◆ **Given information**
** start **
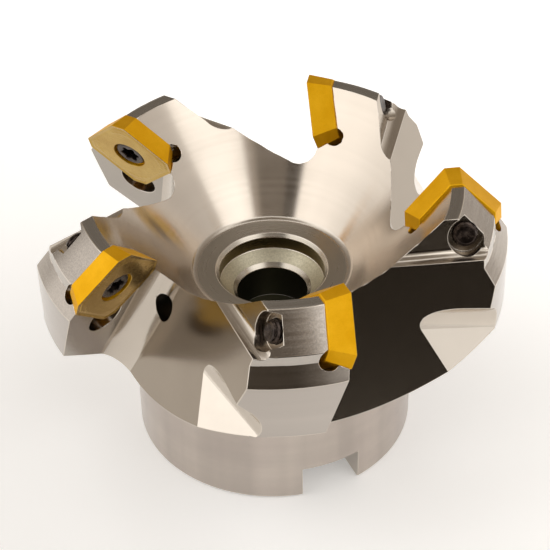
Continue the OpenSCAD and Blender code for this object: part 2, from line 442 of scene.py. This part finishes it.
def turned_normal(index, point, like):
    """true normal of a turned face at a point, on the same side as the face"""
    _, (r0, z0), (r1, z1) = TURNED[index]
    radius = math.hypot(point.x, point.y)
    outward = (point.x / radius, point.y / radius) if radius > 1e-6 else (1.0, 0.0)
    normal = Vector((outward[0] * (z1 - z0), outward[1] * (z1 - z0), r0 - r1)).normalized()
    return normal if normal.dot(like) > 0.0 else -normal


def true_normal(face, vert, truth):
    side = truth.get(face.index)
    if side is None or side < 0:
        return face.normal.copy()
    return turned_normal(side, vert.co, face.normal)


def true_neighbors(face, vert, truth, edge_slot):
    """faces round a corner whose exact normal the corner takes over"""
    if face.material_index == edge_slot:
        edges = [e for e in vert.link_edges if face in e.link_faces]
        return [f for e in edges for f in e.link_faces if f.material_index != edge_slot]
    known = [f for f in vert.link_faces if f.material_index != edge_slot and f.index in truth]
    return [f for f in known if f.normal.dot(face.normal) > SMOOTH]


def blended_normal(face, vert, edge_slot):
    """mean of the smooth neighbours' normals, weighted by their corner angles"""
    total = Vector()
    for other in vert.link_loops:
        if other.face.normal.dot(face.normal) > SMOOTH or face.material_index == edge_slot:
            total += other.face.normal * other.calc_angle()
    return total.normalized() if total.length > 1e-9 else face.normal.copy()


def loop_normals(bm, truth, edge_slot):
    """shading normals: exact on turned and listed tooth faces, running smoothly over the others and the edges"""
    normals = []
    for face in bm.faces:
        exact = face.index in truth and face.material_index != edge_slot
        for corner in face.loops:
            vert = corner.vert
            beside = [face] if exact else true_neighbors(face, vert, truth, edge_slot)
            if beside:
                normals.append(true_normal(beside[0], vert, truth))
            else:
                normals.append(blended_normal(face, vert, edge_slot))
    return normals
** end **
◆ **Task details**
Return nothing but the lines from the start of the listing above through the line containing "return normal if", exactly as given.

◆ **Output for this exercise**
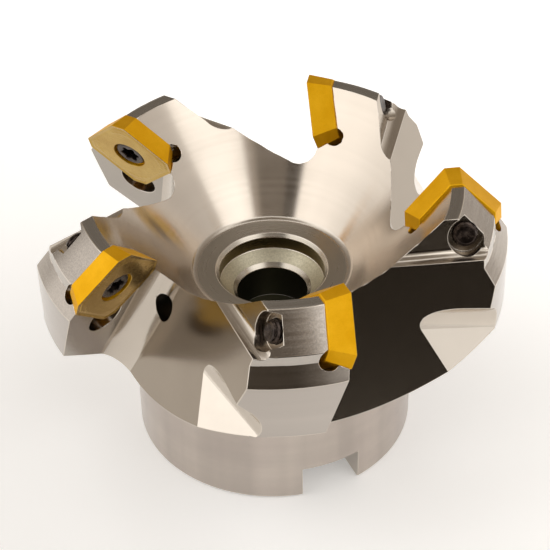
Continue the OpenSCAD and Blender code for this object: part 2, from line 442 of scene.py. This part finishes it.
def turned_normal(index, point, like):
    """true normal of a turned face at a point, on the same side as the face"""
    _, (r0, z0), (r1, z1) = TURNED[index]
    radius = math.hypot(point.x, point.y)
    outward = (point.x / radius, point.y / radius) if radius > 1e-6 else (1.0, 0.0)
    normal = Vector((outward[0] * (z1 - z0), outward[1] * (z1 - z0), r0 - r1)).normalized()
    return normal if normal.dot(like) > 0.0 else -normal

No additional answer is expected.